The development objectives now

The current objectives are not vague. They are already encoded in the roadmap.

The immediate development priorities are:

1. keep cleaning the repo and validation surface
2. close renderer correctness gaps with targeted fixtures
3. continue replacing sampled front-end windows with native callback/state playback
4. finish the unresolved bootstrap and late-intro composition edges
5. continue bank-30, bank-10, and bank-11 archaeology until gameplay systems have usable contracts

There is also a broader objective underneath those tasks:

turn the current intro-focused workbench into a reusable platform for gameplay-era porting.

That means:

• more explicit contracts
• more stable extracted formats
• less dependence on personal environment state
• more per-run validation isolation
• stronger links between measured runtime behavior and PC-side implementation

Why this approach is working

The project is making progress because it is not forcing one method onto every problem.

It uses:

• emulator capture for measurement
• extraction scripts for typed content
• native runtime code for replacement paths
• archaeology tooling for unresolved control flow
• regression gates for stabilization

That mix is what makes the current state believable.
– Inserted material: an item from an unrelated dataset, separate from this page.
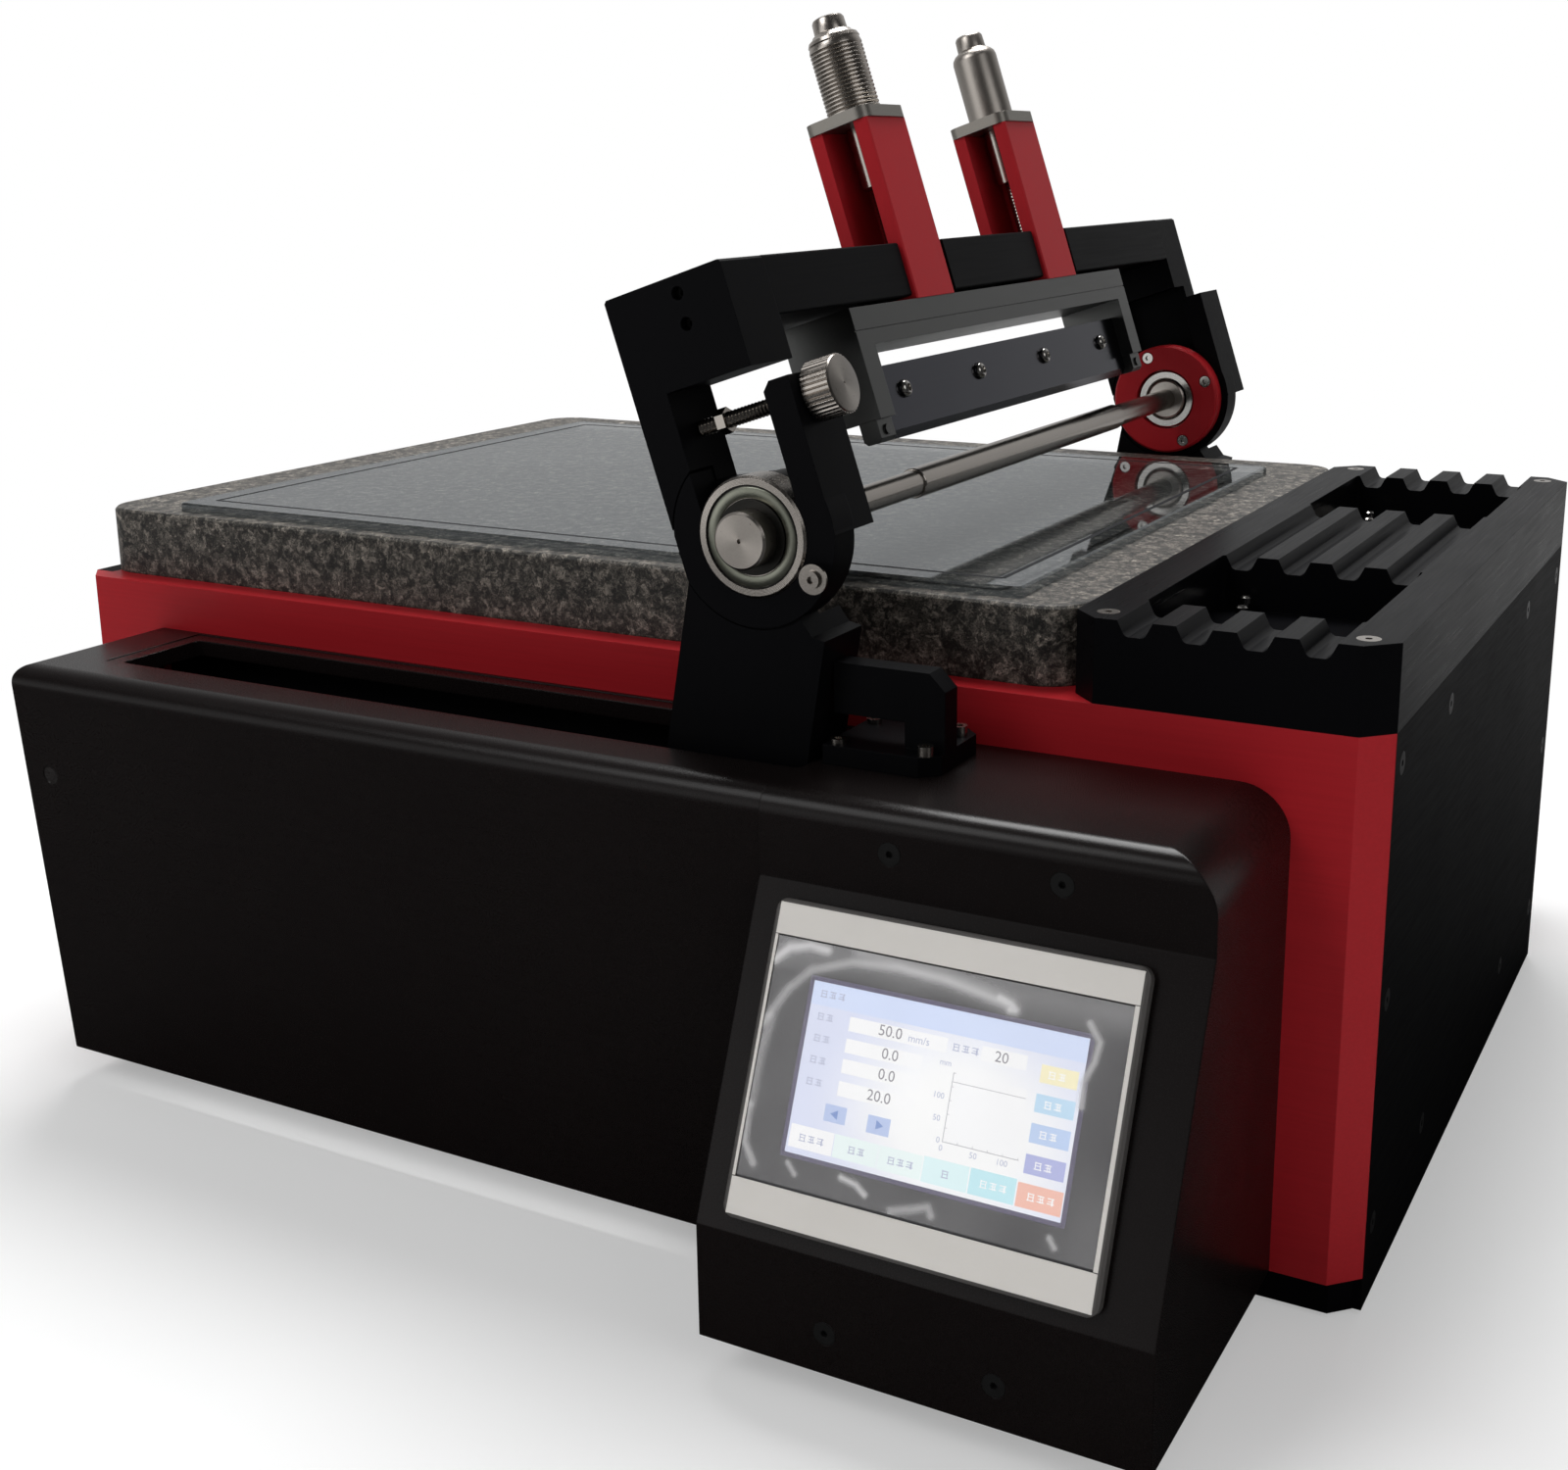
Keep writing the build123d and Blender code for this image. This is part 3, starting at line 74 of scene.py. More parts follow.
# ---------------------------------------------------------------- shader maths
class Wire:
    """The output of a shader node, so that shader sums are written as ordinary sums."""

    def __init__(self, finish, socket):
        self.finish = finish
        self.socket = socket

    def sum(self, operation, *terms):
        return self.finish.node("Math", {"operation": operation}, dict(enumerate(terms)))

    def __add__(self, other):
        return self.sum("ADD", self, other)

    def __sub__(self, other):
        return self.sum("SUBTRACT", self, other)

    def __rsub__(self, other):
        return self.sum("SUBTRACT", other, self)

    def __mul__(self, other):
        return self.sum("MULTIPLY", self, other)

    def __truediv__(self, other):
        return self.sum("DIVIDE", self, other)

    def __rtruediv__(self, other):
        return self.sum("DIVIDE", other, self)

    def __pow__(self, other):
        return self.sum("POWER", self, other)

    def __lt__(self, other):
        return self.sum("LESS_THAN", self, other)

    def __gt__(self, other):
        return self.sum("GREATER_THAN", self, other)

    def __abs__(self):
        return self.sum("ABSOLUTE", self)

    __radd__ = __add__
    __rmul__ = __mul__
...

The repo is not just accumulating notes and screenshots. It is building a system that can:

• record a target
• extract its inputs
• replay it natively or from extracted state
• compare the result
• explain where the visible data came from
• keep known-good windows from drifting

That is the actual development story so far.

The project began with a disassembly and a ROM. The objective was never just to understand them. The objective was to turn that understanding into a PC runtime that can eventually replace the original game scene by scene, contract by contract, until the measured reference is no longer needed for the solved parts.

That is still where the work is going.